* [Scripts that build objects]:
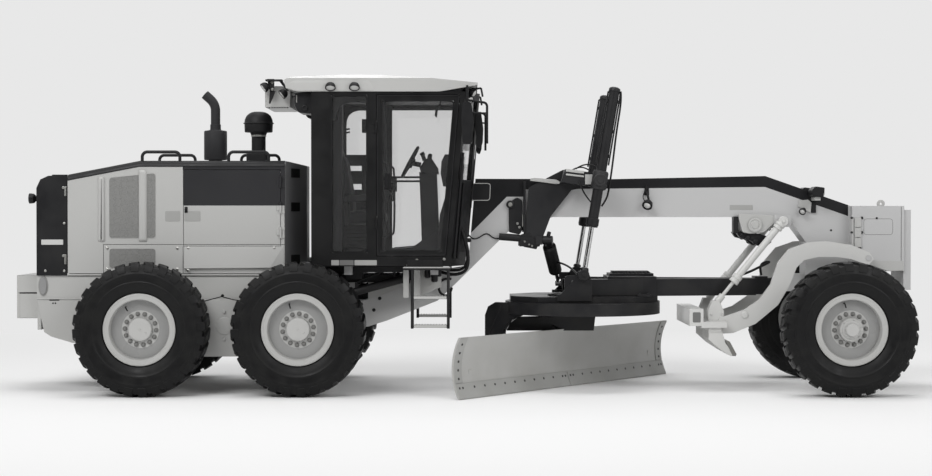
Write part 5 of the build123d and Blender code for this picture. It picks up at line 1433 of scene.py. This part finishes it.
    # Hoses from the saddle across to the lift cylinder.
    for level, spots in (("upper", [(3.520, 0.44, 2.245), (3.545, 0.47, 2.262), (3.60, 0.52, 2.285),
            (3.665, 0.555, 2.288), (3.715, 0.57, 2.262)]),
            ("lower", [(3.545, 0.545, 2.115), (3.565, 0.575, 2.06), (3.60, 0.585, 1.99),
            (3.645, 0.575, 1.93), (3.672, 0.57, 1.90)])):
        points = [at(x, side * along, z) for x, along, z in spots]
        cord(f"saddle_hose_{level}_{word}", points, 0.0075)

    # Lead along the beam below the cab.
    lead = [at(2.43, side * 0.178, 1.575), at(2.47, side * 0.182, 1.530), at(2.53, side * 0.182, 1.535),
        at(2.585, side * 0.182, 1.575), at(2.63, side * 0.182, 1.590), at(2.68, side * 0.182, 1.545),
        at(2.735, side * 0.182, 1.530), at(2.755, side * 0.180, 1.54)]
    cord("beam_lead_" + word, lead, 0.006)


def under_cab():
    """Hose loops before the cab, the light box under its landing, and the tank's fittings."""
    outer = [(2.357, 0.60, 1.66), (2.386, 0.605, 1.56), (2.425, 0.605, 1.42), (2.435, 0.60, 1.29),
        (2.400, 0.58, 1.205), (2.31, 0.54, 1.175), (2.215, 0.48, 1.18), (2.160, 0.42, 1.20)]
    runs = (
        ("cab_hose_outer", 0.016, [(x, -y, z) for x, y, z in outer]),
        ("cab_hose_inner", 0.014, [
            (2.388, -0.52, 1.62), (2.408, -0.52, 1.52), (2.424, -0.52, 1.40), (2.420, -0.52, 1.29),
            (2.370, -0.50, 1.225), (2.28, -0.45, 1.215), (2.19, -0.38, 1.225), (2.155, -0.34, 1.23)]),
        ("cab_hose_left", 0.016, outer),
        ("frame_loop", 0.013, [
            (2.250, -0.187, 1.12), (2.225, -0.215, 1.125), (2.160, -0.225, 1.115), (2.125, -0.225, 1.05),
            (2.135, -0.225, 0.985), (2.190, -0.225, 0.945), (2.245, -0.215, 0.965), (2.262, -0.19, 1.03)]),
    )
    for name, radius, spots in runs:
        points = [at(*spot) for spot in spots]
        cord(name, points, radius)
    box = Work()
    for side in (-1, 1):
        box.plate(panel(1.778, 1.835, 0.945, 1.232, 0.008, 2), side * 0.50, side * 0.62)
        box.plate(panel(1.885, 1.948, 0.950, 1.225, 0.008, 2), side * 0.47, side * 0.58)
        box.plate(rounded_outline([(1.945, 0.955), (2.160, 1.05), (2.160, 1.225), (1.945, 1.225)], 0.010,
            2), side * 0.44, side * 0.455)
        box.plate([(1.40, 0.88), (1.77, 0.88), (1.77, 1.09), (1.40, 1.09)], side * 0.12, side * 0.168)
        box.block(1.790, 2.255, side * 0.752, side * 1.0, 1.2545, 1.262)
    box.piece("landing_plates", LIGHT_PAINT, bevel=0.003)
    treads = Work()
    for side in (-1, 1):
        for z in (0.690, 0.972):
            treads.block(1.896, 2.219, side * 0.862, side * 0.989, z - 0.020, z + 0.004)
            for k in range(11):
                x = 1.912 + k * 0.0285
                treads.ribs([(x + a, z + b) for a, b in ((0, 0.004), (0.014, 0.004), (0.012, 0.010),
                    (0.002, 0.010))], sorted((side * 0.868, side * 0.983)))
    treads.piece("ladder_treads", LIGHT_PAINT, bevel=0.001)
    fittings = Work()
    for side in (-1, 1):
        for x, z, r, long in ((2.02, 1.21, 0.03, 0.09), (2.09, 1.20, 0.034, 0.12),
                (2.14, 1.205, 0.022, 0.07)):
            fittings.button((r, long, r * 0.7, long + 0.01), at(x, side * 0.50, z + 0.03),
                Vector((0, 0, -1)), 20)
        for x, z in ((1.22, 0.835), (1.33, 0.86), (1.46, 0.80), (1.255, 0.74), (1.52, 0.92)):
            fittings.bolt(at(x, side * 0.17, z), sideways(side), 0.026, 0.012)
    fittings.block(1.14, 1.78, -0.32, 0.32, 1.09, 1.17)
    fittings.block(1.36, 1.78, -0.50, 0.50, 1.198, 1.255)
    fittings.block(1.20, 1.36, -0.50, 0.50, 1.13, 1.255)
    fittings.piece("frame_fittings", BLACK_PAINT, bevel=0.004)

    # Small work lamps on the roof's front corners.
    lamps, lenses = Work(), Work()
    for side in (-1, 1):
        for x, z, aim in ((2.475, 3.000, (0.80, side * 0.35, -0.48)),
                (2.440, 2.935, (0.55, side * 0.65, -0.52))):
            way = Vector(aim).normalized()
            middle = at(x, side * 0.66, z)
            lamps.turned([(0, -0.038), (0.020, -0.036), (0.036, -0.018), (0.042, 0.006), (0.043, 0.026),
                (0.037, 0.026), (0.035, 0.018), (0, 0.016)], middle, way, 24)
            lenses.turned([(0, 0.017), (0.036, 0.019), (0.026, 0.027), (0, 0.030)], middle, way, 24)
        lamps.block(2.40, 2.43, side * 0.62, side * 0.70, 2.90, 3.04)
        lamps.rod(at(2.415, side * 0.66, 3.03), at(2.56, side * 0.66, 3.045), 0.010, 12)
        lamps.rod(at(2.56, side * 0.66, 3.045), at(2.575, side * 0.70, 2.96), 0.010, 12)
    lamps.piece("roof_front_lamps", BLACK_PLASTIC, bevel=0.0015)
    lenses.piece("roof_front_lenses", LENS, smooth=60)


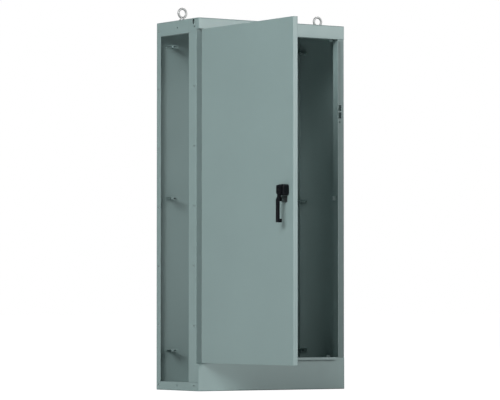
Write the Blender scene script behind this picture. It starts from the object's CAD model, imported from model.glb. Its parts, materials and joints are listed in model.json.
"""Looks for the free-standing disconnect enclosure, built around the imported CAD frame. Metres."""
import json
import math

import bmesh
import bpy
from mathutils import Matrix, Vector

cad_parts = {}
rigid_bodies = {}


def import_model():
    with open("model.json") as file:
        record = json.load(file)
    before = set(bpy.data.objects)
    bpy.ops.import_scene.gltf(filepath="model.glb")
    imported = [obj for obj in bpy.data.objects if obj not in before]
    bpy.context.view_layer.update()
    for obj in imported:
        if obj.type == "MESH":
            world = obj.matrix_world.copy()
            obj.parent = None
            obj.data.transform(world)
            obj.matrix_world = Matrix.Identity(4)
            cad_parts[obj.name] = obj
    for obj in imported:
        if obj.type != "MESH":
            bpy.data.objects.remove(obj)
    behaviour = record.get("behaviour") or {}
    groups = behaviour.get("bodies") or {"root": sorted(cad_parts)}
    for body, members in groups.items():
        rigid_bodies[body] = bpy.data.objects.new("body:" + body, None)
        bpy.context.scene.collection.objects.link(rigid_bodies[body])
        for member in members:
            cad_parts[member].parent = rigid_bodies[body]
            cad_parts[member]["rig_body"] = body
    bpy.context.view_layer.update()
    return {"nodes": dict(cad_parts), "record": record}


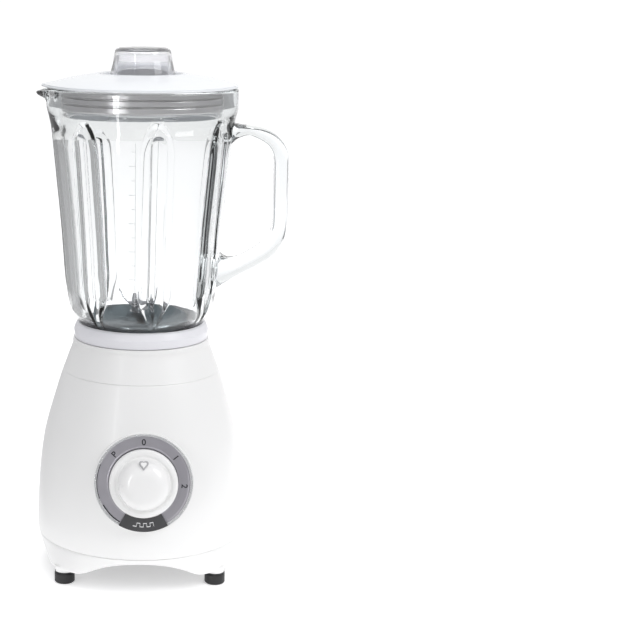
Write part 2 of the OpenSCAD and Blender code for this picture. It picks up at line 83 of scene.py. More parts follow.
HANDLE_HALF = 10.8
BLADE_HUB = 9
BLADE_BEND = 9.5
CORNERS = (("front_left", -1, -1), ("front_right", 1, -1), ("rear_left", -1, 1), ("rear_right", 1, 1))
LID_EDGE = 71.2
LID_Z = 370.2
PLUG_Z = 354
CAP_R = 21.9
INLET_Z = 44


# ---------------------------------------------------------------- outlines
def curve(points, steps=6):
    """Catmull-Rom curve through the points."""
    out = []
    for i in range(len(points) - 1):
        near = [max(0, min(len(points) - 1, j)) for j in (i - 1, i, i + 1, i + 2)]
        a, b, c, d = (Vector(points[j]) for j in near)
        for k in range(steps):
            t = k / steps
            square = (2 * a - 5 * b + 4 * c - d) * t**2
            cube = (3 * b - a - 3 * c + d) * t**3
            out.append(0.5 * (2 * b + (c - a) * t + square + cube))
    out.append(Vector(points[-1]))
    return out


def filleted(corners, steps=5):
    """Outline from (radius, height, fillet) corners, each rounded by its own fillet."""
    out = []
    count = len(corners)
    for i, (x, y, fillet) in enumerate(corners):
        here = Vector((x, y))
        before = Vector(corners[i - 1][:2]) - here
        after = Vector(corners[(i + 1) % count][:2]) - here
        if not fillet or before.length < 1e-6 or after.length < 1e-6:
            out.append(here)
            continue
        half = before.angle(after) / 2
        reach = min(fillet / max(math.tan(half), 1e-3), before.length * 0.49, after.length * 0.49)
        start, end = here + before.normalized() * reach, here + after.normalized() * reach
        for k in range(steps + 1):
            t = k / steps
            out.append(start * (1 - t) ** 2 + here * (2 * t * (1 - t)) + end * t**2)
    return out


def smooth_step(t):
    """0 below 0, 1 above 1, and a smooth change between."""
    t = max(0.0, min(1.0, t))
    return t * t * (3 - 2 * t)


def look_up(line, z):
    """Radius of an outline at height z."""
    for a, b in zip(line, line[1:]):
        if min(a.y, b.y) <= z <= max(a.y, b.y) and abs(b.y - a.y) > 1e-9:
            return a.x + (b.x - a.x) * (z - a.y) / (b.y - a.y)
    return line[0].x if z < line[0].y else line[-1].x


HOUSING = curve([
    (BASE_R, SEAM_LOW), (BASE_R + 0.3, 45), (BASE_R - 1.7, 79), (BASE_R - 6, 109),
    (BASE_R - 15.5, 142.6), (BASE_R - 19.9, SEAM_TOP),
], 10)
COVER = curve([(BASE_R - 19.9, SEAM_TOP), (55.7, 166.6), (52.6, 175), (52.2, BASE_TOP - 2)], 8)
JUG_OUT = curve([
    (44.4, 189.5), (46.2, 192), (48.6, 195), (52, 200), (54.8, 206), (57.1, 219), (58.6, 231), (61.3, 268),
    (64.8, 305), (67.1, 329), (68.4, 341), (70.2, 349.5), (RIM_R, 356), (RIM_R, RIM_Z - RIM_ROUND),
], 9)
JUG_IN = curve([
    (36.6, 190), (48.5 - GLASS_T, 196), (53.5 - GLASS_T, 203), (56.4 - GLASS_T, 213), (58.2 - GLASS_T, 226),
    (61.3 - GLASS_T, 268), (64.8 - GLASS_T, 305), (67.2 - GLASS_T, 332), (RIM_IN, 346),
    (RIM_IN, RIM_Z - RIM_ROUND),
], 9)


# ---------------------------------------------------------------- meshes
def mark_edges(bm, sharp):
    """Shades every face smooth, apart from the edges that turn by more than sharp degrees."""
    for face in bm.faces:
        face.smooth = True
    for edge in bm.edges:
        edge.smooth = len(edge.link_faces) == 2 and edge.calc_face_angle(0) < math.radians(sharp)


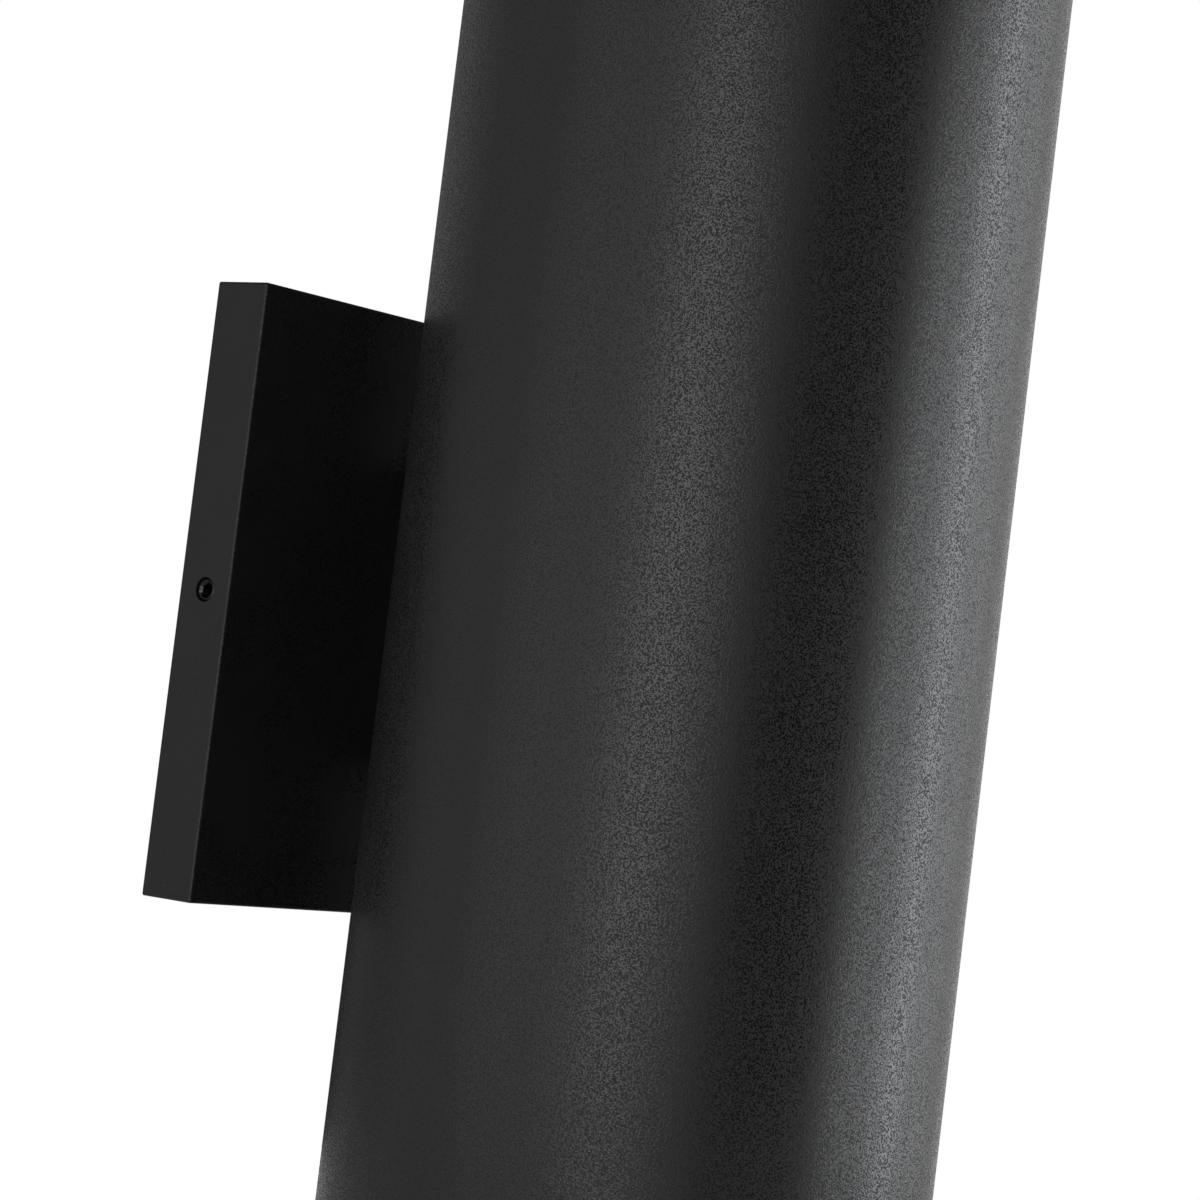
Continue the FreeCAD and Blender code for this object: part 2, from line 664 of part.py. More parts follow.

* [WHAT TO PRODUCE]: Copy, please, exactly the lines that start at the first line of the data and end at the line containing "word, lead, 0.006)", both kept and no others.

* [FINAL RESULT]:
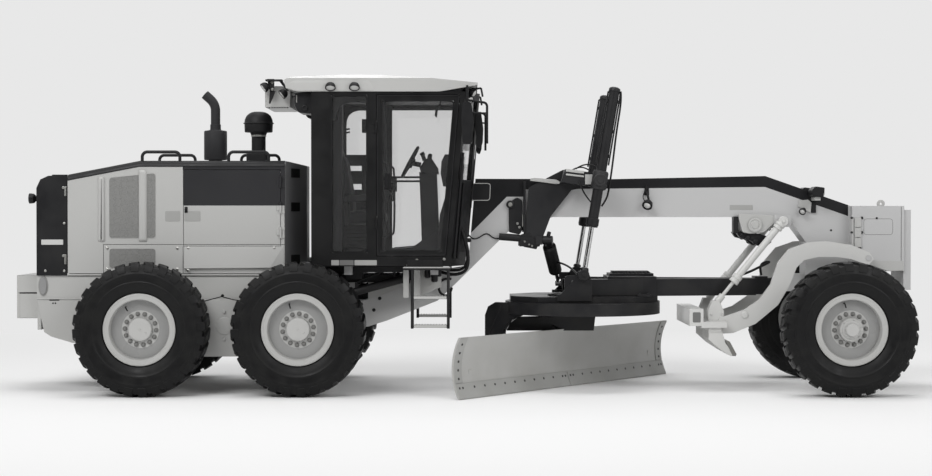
Write part 5 of the build123d and Blender code for this picture. It picks up at line 1433 of scene.py. This part finishes it.
    # Hoses from the saddle across to the lift cylinder.
    for level, spots in (("upper", [(3.520, 0.44, 2.245), (3.545, 0.47, 2.262), (3.60, 0.52, 2.285),
            (3.665, 0.555, 2.288), (3.715, 0.57, 2.262)]),
            ("lower", [(3.545, 0.545, 2.115), (3.565, 0.575, 2.06), (3.60, 0.585, 1.99),
            (3.645, 0.575, 1.93), (3.672, 0.57, 1.90)])):
        points = [at(x, side * along, z) for x, along, z in spots]
        cord(f"saddle_hose_{level}_{word}", points, 0.0075)

    # Lead along the beam below the cab.
    lead = [at(2.43, side * 0.178, 1.575), at(2.47, side * 0.182, 1.530), at(2.53, side * 0.182, 1.535),
        at(2.585, side * 0.182, 1.575), at(2.63, side * 0.182, 1.590), at(2.68, side * 0.182, 1.545),
        at(2.735, side * 0.182, 1.530), at(2.755, side * 0.180, 1.54)]
    cord("beam_lead_" + word, lead, 0.006)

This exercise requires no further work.